International

Covid-19 deepens divide between Bangladesh’s rural and urban students

While wealthy urban children can continue their schooling online, lack of means and infrastructure have left the rural poor without access to education.

Nine-year-old Subarna Akhter Sathi spends most of her days with friends at a local playground in Brahmanbaria, an eastern district of Bangladesh. Normally, Subarna would be in school or doing homework but most schools have been shut since late March, when Bangladesh went into lockdown to contain the outbreak of the coronavirus.

“My daughter has lost interest in studying since her school closed,” Subarna’s mother, Roksana Begum, tells DW. “She wakes up late and plays all day.”

The South Asian country has registered more than 394,000 coronavirus cases and over 5,700 deaths to date. 

The March 26 nationwide lockdown brought everything in the country to a near standstill, and forced 38.6 million students of all education levels out of school. Though the government eased lockdown measures after two months, education institutions are expected to remain closed until October 31.

City schools outsmart Covid-19

Bangladesh currently has an estimated 21.6 million students enrolled in its elementary and primary schools, another 13 million in secondary schools and 4 million studying at universities and colleges. According to the Ministry of Education, 76% of Bangladesh’s secondary schools are located in rural areas. It says roughly 60% of primary school children attend government-run schools, which are mostly in rural areas as well.

“Rural schools lack infrastructure including digital equipment, qualified teachers and hygiene facilities,” says Mahtab Uddin, a research fellow at the non-government organization (NGO) South Asian Network on Economic Modeling (SANEM). Uddin says this has hindered online schooling efforts in the country.

Bangladesh’s private schools, on the other hand, have been quick to adopt online learning methods in the wake of the lockdown, offering lectures delivered via social media platforms like WhatsApp, Facebook and YouTube.

Mostly located in urban areas, these schools are attended by the country’s wealthier classes. Not only are the schools better equipped and prepared, students are also more likely to have access to required technologies at home, with parents who are usually computer literate.

Thai students wear face masks and sit at desks with plastic screens (Getty Images/L. DeCicca)

A long way to go

Meanwhile, the Bangladeshi government has asked state-owned radio and television stations to broadcast live and recorded lectures in an effort to address the disruption of schooling due to the pandemic. Teachers are also giving students course-related advice via mobile phone, says Akram Al Hossain, senior secretary of Bangladesh’s Primary and Mass Education Ministry.  

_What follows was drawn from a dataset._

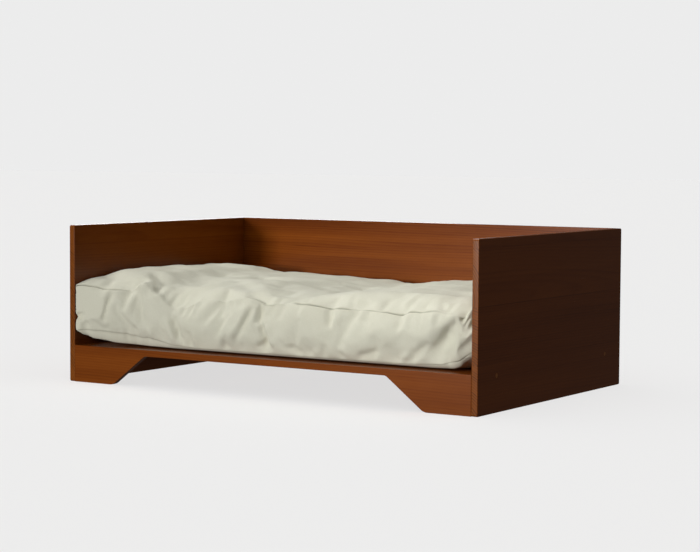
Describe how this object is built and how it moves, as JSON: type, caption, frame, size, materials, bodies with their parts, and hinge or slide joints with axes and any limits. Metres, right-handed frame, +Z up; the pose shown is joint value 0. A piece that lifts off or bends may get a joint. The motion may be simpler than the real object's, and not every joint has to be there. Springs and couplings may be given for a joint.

While government efforts to reach students seem to have been successful in regard to urban areas, poor internet connections and a lack of digital devices continue to deny many rural students access to such programs.

Universities have also started delivering lectures via online platforms like Zoom but there, too, lack of technical infrastructure has been a hurdle for some students. 

“We began delivering lectures online in the face of challenges like our students’ limited access to digital equipment and technology,” said Mohammad Sahid Ullah, a professor at the University of Chittagong, one of the country’s largest universities, with more than 25,000 students.

Ullah says, “Many faculty members show no interest in delivering online lectures, exacerbating our limitations.” He says another problem they have is that student attendance can never be confirmed.

Dwindling finances

In a recent study, Bangladesh Rural Advancement Committee (BRAC), an NGO, found that 54% of Bangladesh’s rural households lacked internet access, while 59% did not have access to smartphones.

According to University of Chittagong’s Sahid Ullah, the government will have to assess factors like access to technology, literacy and student capability before designing an online communication strategy.

In addition to limited infrastructure, people living in rural areas — like 9-year-old Subarna and her mother, Roksana — have been forced to grapple with lack of income since the lockdown began. Buying a smartphone for Subarna’s schooling is definitely out of the question.

“My husband’s income went down in recent months due the coronavirus pandemic. It has caused a great deal of suffering in our lives,” Begum says, adding that buying a smartphone and data “in this crisis” would only worsen her family’s economic woes.